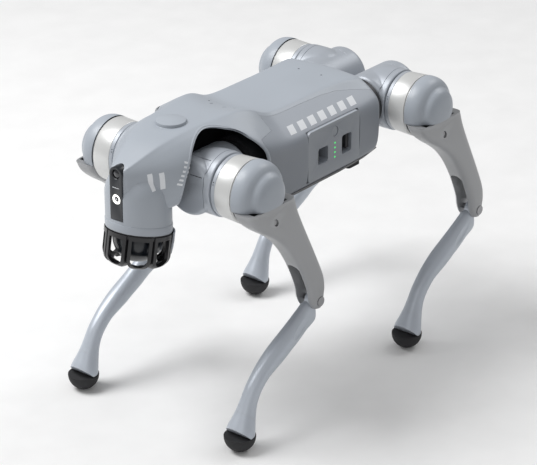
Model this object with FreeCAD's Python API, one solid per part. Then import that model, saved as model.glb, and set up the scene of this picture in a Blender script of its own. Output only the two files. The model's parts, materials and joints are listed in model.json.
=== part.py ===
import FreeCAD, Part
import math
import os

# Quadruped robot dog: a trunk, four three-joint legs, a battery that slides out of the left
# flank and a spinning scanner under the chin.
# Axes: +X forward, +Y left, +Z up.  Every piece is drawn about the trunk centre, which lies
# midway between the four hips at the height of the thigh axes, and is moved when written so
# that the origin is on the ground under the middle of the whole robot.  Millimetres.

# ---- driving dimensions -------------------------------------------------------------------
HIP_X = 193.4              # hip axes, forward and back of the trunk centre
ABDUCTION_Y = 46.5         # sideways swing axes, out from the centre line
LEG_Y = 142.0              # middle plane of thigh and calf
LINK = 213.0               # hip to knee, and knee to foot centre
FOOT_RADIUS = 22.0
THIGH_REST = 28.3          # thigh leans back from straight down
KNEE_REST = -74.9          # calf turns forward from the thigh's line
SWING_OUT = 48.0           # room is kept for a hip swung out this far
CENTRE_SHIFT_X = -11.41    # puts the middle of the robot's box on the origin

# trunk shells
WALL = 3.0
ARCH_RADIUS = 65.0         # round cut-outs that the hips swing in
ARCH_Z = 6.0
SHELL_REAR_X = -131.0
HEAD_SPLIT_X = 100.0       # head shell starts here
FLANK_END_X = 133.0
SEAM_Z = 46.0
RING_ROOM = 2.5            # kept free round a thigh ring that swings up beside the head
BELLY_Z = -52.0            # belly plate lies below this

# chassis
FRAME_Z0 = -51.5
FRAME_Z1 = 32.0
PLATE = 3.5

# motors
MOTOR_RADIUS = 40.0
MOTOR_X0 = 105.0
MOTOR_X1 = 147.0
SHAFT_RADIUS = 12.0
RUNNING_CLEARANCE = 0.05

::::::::

# Instructions for the task
All lines from the beginning of the material above through the one with "# that the origin" need to be returned exactly; please return those and only those.

# Complete output
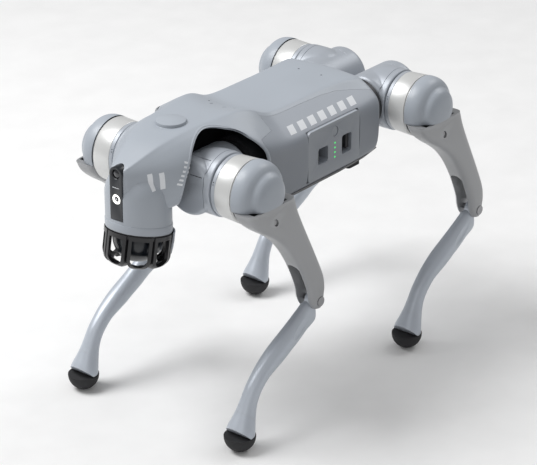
Model this object with FreeCAD's Python API, one solid per part. Then import that model, saved as model.glb, and set up the scene of this picture in a Blender script of its own. Output only the two files. The model's parts, materials and joints are listed in model.json.
=== part.py ===
import FreeCAD, Part
import math
import os

# Quadruped robot dog: a trunk, four three-joint legs, a battery that slides out of the left
# flank and a spinning scanner under the chin.
# Axes: +X forward, +Y left, +Z up.  Every piece is drawn about the trunk centre, which lies
# midway between the four hips at the height of the thigh axes, and is moved when written so
# that the origin is on the ground under the middle of the whole robot.  Millimetres.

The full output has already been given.